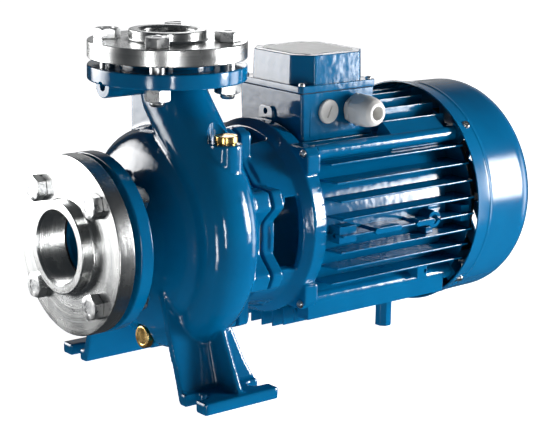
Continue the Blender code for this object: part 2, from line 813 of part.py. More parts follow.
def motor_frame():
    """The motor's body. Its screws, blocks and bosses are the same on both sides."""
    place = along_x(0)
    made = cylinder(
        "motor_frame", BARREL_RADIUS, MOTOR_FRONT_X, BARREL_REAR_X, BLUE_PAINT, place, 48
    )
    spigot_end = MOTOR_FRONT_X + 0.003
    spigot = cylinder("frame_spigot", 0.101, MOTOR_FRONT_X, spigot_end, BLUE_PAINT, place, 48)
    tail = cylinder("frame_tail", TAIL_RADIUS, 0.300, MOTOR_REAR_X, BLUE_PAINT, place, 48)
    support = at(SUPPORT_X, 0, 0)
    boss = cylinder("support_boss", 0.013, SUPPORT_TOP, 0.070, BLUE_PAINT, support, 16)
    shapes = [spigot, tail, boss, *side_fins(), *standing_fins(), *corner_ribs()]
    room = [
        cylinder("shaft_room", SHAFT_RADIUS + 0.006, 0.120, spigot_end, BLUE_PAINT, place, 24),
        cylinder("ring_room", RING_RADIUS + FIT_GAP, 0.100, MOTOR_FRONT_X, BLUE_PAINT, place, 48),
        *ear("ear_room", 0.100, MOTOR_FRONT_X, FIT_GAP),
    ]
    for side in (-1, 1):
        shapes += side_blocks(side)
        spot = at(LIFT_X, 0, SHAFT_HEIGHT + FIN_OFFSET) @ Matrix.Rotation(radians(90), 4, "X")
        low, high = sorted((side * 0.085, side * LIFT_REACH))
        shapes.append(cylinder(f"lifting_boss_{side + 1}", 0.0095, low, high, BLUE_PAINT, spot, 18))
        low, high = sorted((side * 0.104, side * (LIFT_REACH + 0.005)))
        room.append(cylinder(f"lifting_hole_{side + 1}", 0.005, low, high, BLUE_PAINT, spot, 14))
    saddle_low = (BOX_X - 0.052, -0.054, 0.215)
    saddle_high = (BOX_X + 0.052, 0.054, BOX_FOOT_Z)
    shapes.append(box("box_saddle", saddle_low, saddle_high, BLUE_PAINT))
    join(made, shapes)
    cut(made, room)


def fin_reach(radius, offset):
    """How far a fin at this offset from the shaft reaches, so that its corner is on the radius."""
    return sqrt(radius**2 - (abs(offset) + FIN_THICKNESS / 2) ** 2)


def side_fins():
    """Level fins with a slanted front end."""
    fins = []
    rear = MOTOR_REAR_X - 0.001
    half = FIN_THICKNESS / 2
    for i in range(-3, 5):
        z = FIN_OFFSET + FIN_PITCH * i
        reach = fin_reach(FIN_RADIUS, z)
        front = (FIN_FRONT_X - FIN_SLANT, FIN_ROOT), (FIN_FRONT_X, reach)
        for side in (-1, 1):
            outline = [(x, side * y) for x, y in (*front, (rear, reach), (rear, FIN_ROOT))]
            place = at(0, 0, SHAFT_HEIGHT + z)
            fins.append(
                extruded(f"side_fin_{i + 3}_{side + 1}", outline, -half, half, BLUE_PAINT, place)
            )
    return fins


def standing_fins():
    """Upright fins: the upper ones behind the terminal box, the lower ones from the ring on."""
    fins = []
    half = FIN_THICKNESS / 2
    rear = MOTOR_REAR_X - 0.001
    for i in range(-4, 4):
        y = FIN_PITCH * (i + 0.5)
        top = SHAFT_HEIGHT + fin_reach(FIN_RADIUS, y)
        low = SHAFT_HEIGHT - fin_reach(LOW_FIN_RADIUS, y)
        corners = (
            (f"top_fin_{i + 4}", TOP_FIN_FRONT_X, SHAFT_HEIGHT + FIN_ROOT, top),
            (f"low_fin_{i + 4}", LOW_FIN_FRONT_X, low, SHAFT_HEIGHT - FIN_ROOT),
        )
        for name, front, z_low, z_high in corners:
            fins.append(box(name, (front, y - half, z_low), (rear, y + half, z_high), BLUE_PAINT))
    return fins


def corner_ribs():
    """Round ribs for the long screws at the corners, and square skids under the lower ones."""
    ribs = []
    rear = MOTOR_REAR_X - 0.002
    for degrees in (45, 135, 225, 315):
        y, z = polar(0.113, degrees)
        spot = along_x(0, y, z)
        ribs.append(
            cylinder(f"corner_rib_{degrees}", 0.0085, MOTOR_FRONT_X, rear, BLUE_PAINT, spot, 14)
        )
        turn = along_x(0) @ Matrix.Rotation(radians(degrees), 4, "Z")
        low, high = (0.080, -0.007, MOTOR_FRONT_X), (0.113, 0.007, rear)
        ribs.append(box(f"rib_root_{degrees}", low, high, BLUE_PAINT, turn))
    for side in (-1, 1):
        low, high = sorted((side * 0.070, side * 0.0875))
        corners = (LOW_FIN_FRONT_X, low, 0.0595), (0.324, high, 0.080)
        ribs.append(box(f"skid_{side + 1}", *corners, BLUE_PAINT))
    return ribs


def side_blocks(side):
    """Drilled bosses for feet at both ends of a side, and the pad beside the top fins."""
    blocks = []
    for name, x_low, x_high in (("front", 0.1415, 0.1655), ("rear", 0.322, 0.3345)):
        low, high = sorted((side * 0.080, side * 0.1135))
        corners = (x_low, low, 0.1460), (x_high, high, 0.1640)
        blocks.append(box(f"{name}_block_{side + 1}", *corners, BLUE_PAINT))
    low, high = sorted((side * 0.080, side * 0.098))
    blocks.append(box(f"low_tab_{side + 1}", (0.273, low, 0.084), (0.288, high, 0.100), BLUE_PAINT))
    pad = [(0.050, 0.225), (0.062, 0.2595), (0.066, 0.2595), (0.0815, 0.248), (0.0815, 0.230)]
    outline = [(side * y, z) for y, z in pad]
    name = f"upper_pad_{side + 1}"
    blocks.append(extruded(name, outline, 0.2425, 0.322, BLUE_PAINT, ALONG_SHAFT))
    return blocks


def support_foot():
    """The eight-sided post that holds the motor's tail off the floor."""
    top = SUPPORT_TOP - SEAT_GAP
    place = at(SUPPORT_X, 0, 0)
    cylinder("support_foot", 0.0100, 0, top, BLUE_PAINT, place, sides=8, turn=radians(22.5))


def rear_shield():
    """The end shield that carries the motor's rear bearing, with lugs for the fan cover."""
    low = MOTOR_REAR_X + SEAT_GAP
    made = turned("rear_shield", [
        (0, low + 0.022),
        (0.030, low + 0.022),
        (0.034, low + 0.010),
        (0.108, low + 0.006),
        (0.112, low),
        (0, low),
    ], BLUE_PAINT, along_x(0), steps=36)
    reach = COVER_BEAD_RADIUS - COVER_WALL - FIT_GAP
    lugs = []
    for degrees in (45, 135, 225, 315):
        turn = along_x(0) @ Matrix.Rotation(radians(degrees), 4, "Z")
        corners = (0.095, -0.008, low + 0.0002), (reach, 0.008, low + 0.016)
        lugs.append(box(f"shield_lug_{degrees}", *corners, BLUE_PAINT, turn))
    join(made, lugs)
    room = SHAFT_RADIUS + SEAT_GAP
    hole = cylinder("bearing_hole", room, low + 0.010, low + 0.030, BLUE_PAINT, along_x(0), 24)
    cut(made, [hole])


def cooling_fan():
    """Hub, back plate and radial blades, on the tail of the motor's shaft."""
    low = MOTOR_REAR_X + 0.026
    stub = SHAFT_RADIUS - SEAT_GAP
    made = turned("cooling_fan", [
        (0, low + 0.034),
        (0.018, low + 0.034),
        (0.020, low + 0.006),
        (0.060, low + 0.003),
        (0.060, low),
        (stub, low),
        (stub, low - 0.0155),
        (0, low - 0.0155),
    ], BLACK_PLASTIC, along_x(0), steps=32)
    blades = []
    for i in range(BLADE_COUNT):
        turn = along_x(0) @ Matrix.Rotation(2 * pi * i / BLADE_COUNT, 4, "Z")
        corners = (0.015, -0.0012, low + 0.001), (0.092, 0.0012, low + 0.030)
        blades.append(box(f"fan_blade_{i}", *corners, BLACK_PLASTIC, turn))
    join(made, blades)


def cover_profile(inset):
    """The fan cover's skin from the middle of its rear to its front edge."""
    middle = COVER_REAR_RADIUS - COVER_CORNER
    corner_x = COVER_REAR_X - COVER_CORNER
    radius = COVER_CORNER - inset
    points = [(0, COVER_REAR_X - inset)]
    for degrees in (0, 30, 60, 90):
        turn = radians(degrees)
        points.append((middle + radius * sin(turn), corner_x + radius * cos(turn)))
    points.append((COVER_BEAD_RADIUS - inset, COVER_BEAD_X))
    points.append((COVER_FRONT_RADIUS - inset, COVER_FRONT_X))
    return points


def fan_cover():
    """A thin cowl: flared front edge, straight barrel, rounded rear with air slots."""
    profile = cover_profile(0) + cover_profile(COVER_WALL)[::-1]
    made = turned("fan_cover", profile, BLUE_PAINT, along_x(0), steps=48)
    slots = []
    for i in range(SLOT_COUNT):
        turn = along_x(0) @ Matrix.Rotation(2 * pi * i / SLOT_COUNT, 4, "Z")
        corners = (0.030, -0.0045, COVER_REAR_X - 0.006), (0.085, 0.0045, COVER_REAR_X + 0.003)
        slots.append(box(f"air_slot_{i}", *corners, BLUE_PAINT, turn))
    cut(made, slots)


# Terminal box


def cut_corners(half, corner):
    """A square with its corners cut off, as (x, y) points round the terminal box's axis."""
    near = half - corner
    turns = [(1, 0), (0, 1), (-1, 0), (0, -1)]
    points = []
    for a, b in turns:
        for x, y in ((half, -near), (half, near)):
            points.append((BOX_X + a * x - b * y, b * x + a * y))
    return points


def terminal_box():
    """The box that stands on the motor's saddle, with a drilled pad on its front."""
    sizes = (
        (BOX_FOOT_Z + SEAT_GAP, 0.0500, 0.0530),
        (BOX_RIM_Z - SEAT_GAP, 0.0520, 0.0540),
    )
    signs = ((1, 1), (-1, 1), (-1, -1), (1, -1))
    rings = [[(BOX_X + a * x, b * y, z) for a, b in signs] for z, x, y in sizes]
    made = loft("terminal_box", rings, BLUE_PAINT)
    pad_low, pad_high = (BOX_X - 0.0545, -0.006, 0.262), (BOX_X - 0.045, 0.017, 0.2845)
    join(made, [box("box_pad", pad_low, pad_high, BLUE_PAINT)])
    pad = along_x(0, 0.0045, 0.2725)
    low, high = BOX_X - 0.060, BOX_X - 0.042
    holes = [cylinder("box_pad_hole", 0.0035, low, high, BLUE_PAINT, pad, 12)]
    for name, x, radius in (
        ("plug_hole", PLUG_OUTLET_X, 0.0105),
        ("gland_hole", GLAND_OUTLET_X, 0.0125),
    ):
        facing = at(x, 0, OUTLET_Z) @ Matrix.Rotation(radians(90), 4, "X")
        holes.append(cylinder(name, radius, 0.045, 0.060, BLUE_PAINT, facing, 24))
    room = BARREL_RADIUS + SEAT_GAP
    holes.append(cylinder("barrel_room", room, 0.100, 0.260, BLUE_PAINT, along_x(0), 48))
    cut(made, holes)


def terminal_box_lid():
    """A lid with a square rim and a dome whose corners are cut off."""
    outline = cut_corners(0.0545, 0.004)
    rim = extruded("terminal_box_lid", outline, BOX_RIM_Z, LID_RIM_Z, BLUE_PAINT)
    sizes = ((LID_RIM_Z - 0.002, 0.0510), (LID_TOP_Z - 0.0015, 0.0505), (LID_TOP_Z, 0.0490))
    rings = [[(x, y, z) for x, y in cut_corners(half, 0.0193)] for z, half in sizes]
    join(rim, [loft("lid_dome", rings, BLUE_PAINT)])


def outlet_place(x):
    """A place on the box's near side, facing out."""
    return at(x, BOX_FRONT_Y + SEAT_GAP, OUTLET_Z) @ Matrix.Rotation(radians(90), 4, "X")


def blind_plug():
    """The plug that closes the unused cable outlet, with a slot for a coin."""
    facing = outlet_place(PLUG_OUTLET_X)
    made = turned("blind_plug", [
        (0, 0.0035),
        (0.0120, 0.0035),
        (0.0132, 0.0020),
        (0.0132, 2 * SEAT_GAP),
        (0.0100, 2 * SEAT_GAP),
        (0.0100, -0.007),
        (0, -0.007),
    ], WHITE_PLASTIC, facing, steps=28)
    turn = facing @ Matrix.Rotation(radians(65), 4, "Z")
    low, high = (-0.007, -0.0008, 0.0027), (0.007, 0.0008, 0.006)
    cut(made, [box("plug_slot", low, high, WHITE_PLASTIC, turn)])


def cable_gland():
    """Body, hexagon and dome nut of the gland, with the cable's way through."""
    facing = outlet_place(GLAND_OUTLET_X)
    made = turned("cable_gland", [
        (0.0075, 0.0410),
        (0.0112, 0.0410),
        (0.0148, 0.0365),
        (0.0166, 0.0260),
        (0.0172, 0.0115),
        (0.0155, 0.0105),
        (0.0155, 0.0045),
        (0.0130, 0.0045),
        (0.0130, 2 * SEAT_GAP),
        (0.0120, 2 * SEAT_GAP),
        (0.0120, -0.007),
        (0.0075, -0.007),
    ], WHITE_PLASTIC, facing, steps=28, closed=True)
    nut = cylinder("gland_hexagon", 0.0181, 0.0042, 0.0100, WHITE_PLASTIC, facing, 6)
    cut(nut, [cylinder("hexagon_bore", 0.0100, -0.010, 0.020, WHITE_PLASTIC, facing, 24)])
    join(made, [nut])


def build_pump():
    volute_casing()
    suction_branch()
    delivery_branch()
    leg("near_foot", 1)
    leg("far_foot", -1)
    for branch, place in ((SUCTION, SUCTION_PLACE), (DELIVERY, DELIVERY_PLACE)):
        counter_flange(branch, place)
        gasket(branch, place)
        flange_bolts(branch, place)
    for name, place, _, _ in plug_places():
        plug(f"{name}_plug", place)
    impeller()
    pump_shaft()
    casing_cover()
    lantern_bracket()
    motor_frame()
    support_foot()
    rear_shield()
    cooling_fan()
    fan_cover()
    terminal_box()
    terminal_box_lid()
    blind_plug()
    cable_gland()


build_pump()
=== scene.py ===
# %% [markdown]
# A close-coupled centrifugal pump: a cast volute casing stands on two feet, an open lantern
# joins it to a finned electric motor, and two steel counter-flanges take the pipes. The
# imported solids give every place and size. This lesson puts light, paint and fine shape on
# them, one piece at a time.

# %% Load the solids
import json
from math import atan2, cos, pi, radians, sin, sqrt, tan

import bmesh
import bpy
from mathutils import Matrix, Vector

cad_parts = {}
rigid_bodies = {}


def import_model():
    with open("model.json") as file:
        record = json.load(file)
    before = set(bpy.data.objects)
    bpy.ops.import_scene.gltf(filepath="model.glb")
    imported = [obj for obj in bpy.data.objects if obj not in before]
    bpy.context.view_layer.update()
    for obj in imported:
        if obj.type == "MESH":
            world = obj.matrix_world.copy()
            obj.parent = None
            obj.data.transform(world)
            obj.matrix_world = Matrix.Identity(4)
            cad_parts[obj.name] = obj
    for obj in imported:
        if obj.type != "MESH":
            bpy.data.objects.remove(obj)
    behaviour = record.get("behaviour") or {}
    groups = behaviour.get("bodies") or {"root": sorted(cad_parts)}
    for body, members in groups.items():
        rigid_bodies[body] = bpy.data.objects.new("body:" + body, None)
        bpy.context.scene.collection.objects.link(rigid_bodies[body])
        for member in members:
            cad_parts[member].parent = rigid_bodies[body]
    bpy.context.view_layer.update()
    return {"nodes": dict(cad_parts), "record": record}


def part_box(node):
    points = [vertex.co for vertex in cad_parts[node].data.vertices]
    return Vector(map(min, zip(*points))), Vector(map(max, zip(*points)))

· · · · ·

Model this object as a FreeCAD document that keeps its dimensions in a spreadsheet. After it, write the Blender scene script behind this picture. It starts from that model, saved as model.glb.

· · · · ·

## [Problem statement]
The lines to extract from the data above begin with the line containing "pump_shaft()" and end with the line containing "# joins it to". Extract them exactly, including both.

## [Task output]
    pump_shaft()
    casing_cover()
    lantern_bracket()
    motor_frame()
    support_foot()
    rear_shield()
    cooling_fan()
    fan_cover()
    terminal_box()
    terminal_box_lid()
    blind_plug()
    cable_gland()


build_pump()
=== scene.py ===
# %% [markdown]
# A close-coupled centrifugal pump: a cast volute casing stands on two feet, an open lantern
# joins it to a finned electric motor, and two steel counter-flanges take the pipes. The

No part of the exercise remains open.